Carbon trading won’t work
The G8 and free-market environmentalists have been at the forefront of championing a rosy narrative of ‘win-win’ scenarios in which the quest to maximise corporate profits can go hand in hand with addressing the climate crisis. But this is largely an act of faith there is no evidence that climate change can be tackled while maintaining a pattern of economic growth based on the ever-increasing extraction and consumption of fossil fuels.
Carbon trading encourages the industries most dependent on coal, oil and gas to delay shifting away from fossil fuels. There is little incentive for expensive plans for long-term structural change if you can get by in the short term by buying cheap permits-pollution rights from operations that can reduce their emissions. Yet for G8 countries seeking to demonstrate their commitment to climate action, the inherent problems of emissions trading are swept aside in favour of a system that sustains the economic dominance of the most powerful industrialised nations.

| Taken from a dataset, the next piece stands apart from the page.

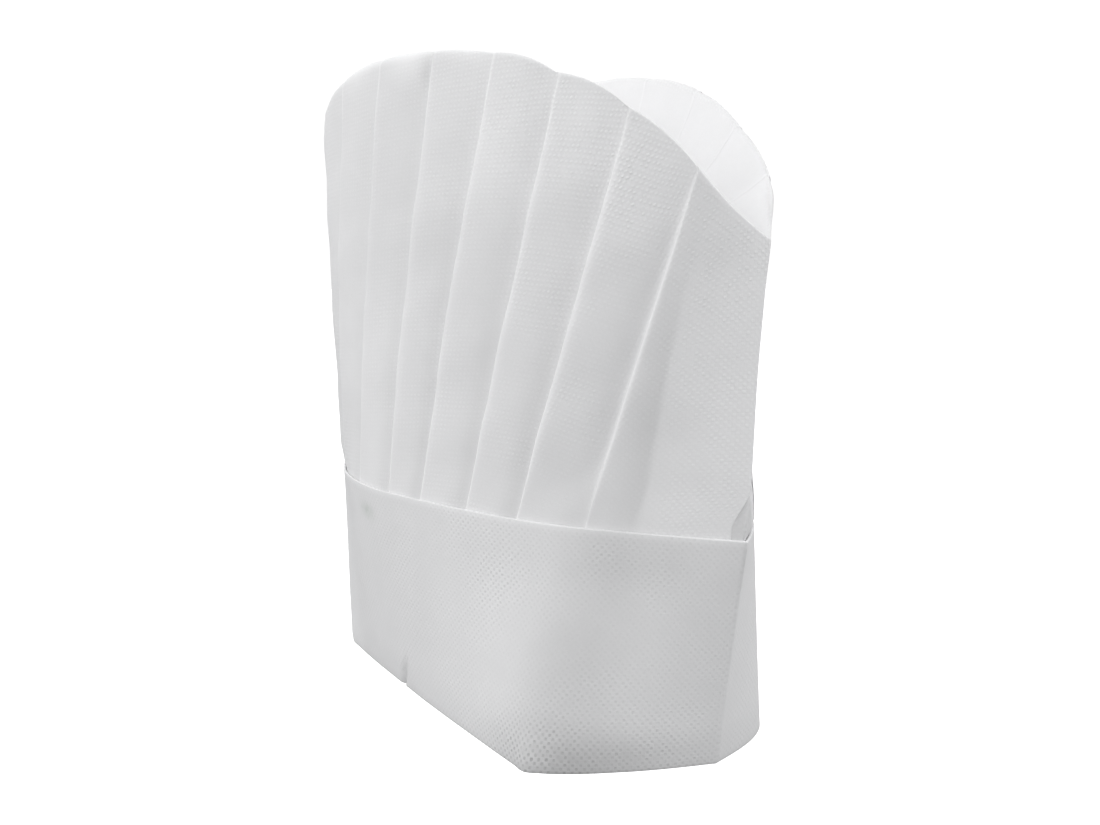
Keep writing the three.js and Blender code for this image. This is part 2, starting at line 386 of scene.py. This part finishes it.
def cloth_rows():
    """Rows of the cloth from its hidden lower edge to the gather, as (part, value)."""
    rows = [("tuck", z) for z in np.linspace(TUCK_BOTTOM, BAND_HEIGHT, TUCK_ROWS + 1)[:-1]]
    rows += [("wall", t) for t in np.linspace(0, 1, WALL_ROWS)]
    rows += [("roll", t) for t in np.linspace(0, 1, ROLL_ROWS + 1)[1:]]
    rows += [("top", t) for t in np.linspace(0, 1, TOP_ROWS + 1)[1:]]
    return rows


ROWS = cloth_rows()
PART = np.array([part for part, _ in ROWS])
VALUE = np.array([value for _, value in ROWS])
TUCK, WALL, ROLL, TOP = (PART == part for part in ("tuck", "wall", "roll", "top"))
LEVEL = np.select([WALL, TUCK, ROLL], [VALUE, -0.1, 1.0], 1.2)[None, :]
RIM_ROW = np.argmax(WALL)
EDGE_ROW = np.argmax(ROLL) - 1
PITCH_ROW = RIM_ROW + 15  # where the panels' width is taken for the width of folds and turns
FOLDS = np.arange(LAST_FOLD + 1.0)


def panel_of(stations):
    return np.clip(np.floor(stations).astype(int), 0, LAST_FOLD - 1)


def from_right_seam(half, stations):
    return (stations if half is FRONT else LAST_FOLD - stations)[:, None]


def from_left_seam(half, stations):
    return (LAST_FOLD - stations if half is FRONT else stations)[:, None]


def rim_inset(half, stations, level):
    """How far inside the band's outer face the wall stands, above the rim.

    It stands over the rim by the left-hand seam, and on the back just behind the right-hand corner.
    """
    from_left = from_left_seam(half, stations)
    upright = UPRIGHT_LEFT + UPRIGHT_HIGHER * smooth_step(2.5, 5.0, from_left)
    over_rim = smooth_step(0, 0.02, level) * smooth_step(0.35, 0.05, level) * smooth_step(5, 3.2, from_left)
    if half is BACK:
        behind_corner = (smooth_step(11, 10.88, stations) * smooth_step(9, 10, stations))[:, None]
        over_rim = over_rim + behind_corner * smooth_step(0, 0.015, level) * smooth_step(0.2, 0.04, level)
    return INSET * (1 - smooth_step(0, 1, level / upright)) - OVER_RIM * over_rim


def cloth_surface(half, stations):
    """The cloth's surface, level with the pleats' folded edges, as an array [station, row, 3]."""
    rows = half["crown"]
    share = np.clip(through(FOLDS, rows["share"], stations), 0, 1)[:, None]
    panel = panel_of(stations)
    t = stations - panel
    radius = (through(FOLDS, rows["roll"], stations) + half["puff"][panel] * 4 * t * (1 - t))[:, None]
    bow = through(FOLDS, rows["bow"], stations)[:, None]
    edge = np.stack([through(FOLDS, rows[c], stations) for c in ("topX", "topY", "topZ")], axis=-1)
    edge[:, 2] -= radius[:, 0]
    inward = unit(edge * np.array([-1, -1, 0]))[:, None, :]
    out = np.empty((len(stations), len(ROWS), 3))

    z = VALUE[TUCK][None, :]
    out[:, TUCK] = band_point(half, share, z) - INSET * band_outward(half, share, z)

    rim = np.array([[BAND_HEIGHT]])
    inset = rim_inset(half, stations, VALUE[WALL][None, :])[..., None]
    start = band_point(half, share, rim) - band_outward(half, share, rim) * inset
    t = VALUE[WALL][None, :, None]
    out[:, WALL] = start * (1 - t) + edge[:, None, :] * t + inward * bow[..., None] * np.sin(math.pi * t)

    def rolled(angle):
        lift = np.zeros(angle.shape + (3,))
        lift[..., 2] = radius * np.sin(angle)
        return edge[:, None, :] + inward * (radius * (1 - np.cos(angle)))[..., None] + lift

    bend = edge * np.array([SINK, SINK, 0]) + np.array([0, 0, GATHER_HEIGHT])
    turned = np.full((len(stations), 1), math.pi / 2)
    for _ in range(4):  # turns until the roll's end points at the bend
        ahead = bend[:, None, :] - rolled(turned)
        turned = math.pi / 2 + np.arctan2(-ahead[..., 2], (ahead * inward).sum(-1))
    out[:, ROLL] = rolled(turned * VALUE[ROLL][None, :])

    t = VALUE[TOP][None, :, None]
    gather = -inward * GATHER_RADIUS + np.array([0, 0, GATHER_HEIGHT])
    out[:, TOP] = rolled(turned) * (1 - t) ** 2 + 2 * bend[:, None, :] * t * (1 - t) + gather * t**2
    return out


def flat_panels(half, stations):
    """The same surface with each panel nearly straight across from fold to fold, above the band."""
    curved = cloth_surface(half, stations)
    folds = cloth_surface(half, FOLDS)
    k = panel_of(stations)
    t = (stations - k)[:, None, None]
    straight = folds[k] * (1 - t) + folds[k + 1] * t
    above_band = np.where(WALL, smooth_step(0, 0.15, VALUE), ~TUCK)
    flatness = half["flat"][k][:, None, None] * above_band[None, :, None]
    chord = np.diff(folds[:, EDGE_ROW], axis=0)[k]
    level = unit(np.stack([chord[:, 1], -chord[:, 0], 0 * chord[:, 0]], axis=-1))
    upward = unit(np.cross(chord, level))
    upward = upward * np.sign(upward[:, 2:])
    rise = upward * (half["crest"][k] * 4 * t[:, 0, 0] * (1 - t[:, 0, 0]))[:, None]
    share = np.select([WALL, ROLL, TOP], [VALUE**2, 1.0, (1 - VALUE) ** 2], 0)
    return curved * (1 - flatness) + straight * flatness + rise[:, None, :] * share[None, :, None]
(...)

The G8 nations and emissions trading
France, Germany, Italy & UK
Since the start of 2005, France, Germany, Italy and the UK have participated in the European Union Emissions Trading Scheme (EU-ETS), the biggest experiment yet in carbon trading, and the harbinger of the global market that will begin in 2008. The EU-ETS works on a ‘cap and trade’ basis. The amount of permissible carbon pollution is divided up between industrial locations (called ‘installations’ in the scheme) across Europe this is the ‘cap’ part. If any installation goes over its limit, it must purchase the equivalent amount of permits on the market, and conversely, if an installation is under its limit, it can sell its shortfall on the market this is the ‘trade’ part.
The first phase of the scheme has been a disaster. Under sustained corporate lobbying, almost all EU governments made huge over-allocations of permits to industry in the first phase. In 2005, the first year of trading, the relevant industries across Europe emitted 66 million tonnes less than the cap that had been allocated. This meant that the cap was effectively meaningless as it had not forced any net emissions reductions. A preliminary analysis of the 2006 data shows that 93 per cent of the 10,000 installations covered by the ETS emitted less than their allotted quota.
These over-allocations have resulted in windfall profits for the biggest polluters who, in successfully exaggerating their need for emissions allowances, received enormous amounts of permits that they could then profitably sell on. The companies also made money by passing on the nominal ‘market costs’ of these free permits to consumers. The German Environment Minister has claimed that the four biggest European power producers Eon, RWE, Vattenfall and EnBW have profited from this to the tune of Ã˜6 billion and Ã˜8 billion.
With the second phase of the EUETS due to start in 2008, the evidence suggests that lessons haven’t been learnt. A working paper released in November 2006 by German researchers said that of the 25 second-phase national allocation plans submitted for EU approval, 18 were too generous, and many of the new caps were set above 2005 emissions levels.
As the most energy-efficient country in the industrialised world, Japan is struggling to meet its Kyoto commitment to below 6 per cent of 1990 levels (current levels are 8 per cent higher than 1990). Consequently, Japan is heavily committed to using emissions trading to make up the shortfall. The Japanese Government set aside 5.4 billion yen (US$45.9 million) in its 2006 budget to purchase carbon credits from abroad, and has approved some 41 predominantly CDM projects, in countries such as Malaysia, India, South Korea, Indonesia, China and Vietnam, with even greater numbers of such projects in the pipeline. In addition, Japan is one of the biggest investors in the World Bank Prototype Carbon Fund (eight of the 17 corporate investors are Japanese corporations), as well as its Government’s own Japan Bank for International Cooperation.
Canada’s Conservative Government has been making disgruntled noises about its Kyoto commitment of reducing its emissions to 6 per cent below 1990 levels. Environment Minister Rona Ambrose has called the target ‘impossible,’ stating that the EU trading scheme was a failure and that the CDM was little more than a recipe for corruption and wasted money. The Conservative Administration has not delivered on promised funding for the CDM executive board, the international body that oversees and approves CDM projects, and it has underfunded the Canadian office for administering CDM and JI schemes to the point of near irrelevance.
The collapse of Russia’s economy during the 1990s has seen a slump in emissions, at one point reaching 40 per cent below 1990 levels. This has resulted in Russia having a huge supply of surplus carbon credits that it can sell on to other countries when the global emissions market opens for business in 2008. But these have been achieved by external circumstances rather than by the country having implemented any sort of energy efficiency or renewable energy measures, an example of how emissions trading can be profitably exploited with no sustainable action to tackle climate change. Not surprisingly, Russia has been enthusiastic about opportunities to profit from emissions trading, with one World Bank estimate suggesting that it could profit by $11 billion under Kyoto.
George Bush famously refused to ratify the Kyoto Protocol in 2001, so the US is not taking part in emissions trading in order to meet any domestic compliance targets at the national level. Yet several private initiatives, such as the Chicago Climate Exchange, are trading in offset credits. With the recent Democrat takeover of Congress, the US attitude to emissions trading looks set to change. Ten US corporations, including DuPont and General Electric, have joined with green groups to form the US Climate Action Partnership to urge Bush and Congress to create a carbon market for the US. At the 2007 World Economic Forum in Davos, chief executives of European and US power and industrial companies said that the US needs to lead the way in setting up a global carbon emissions trading regime.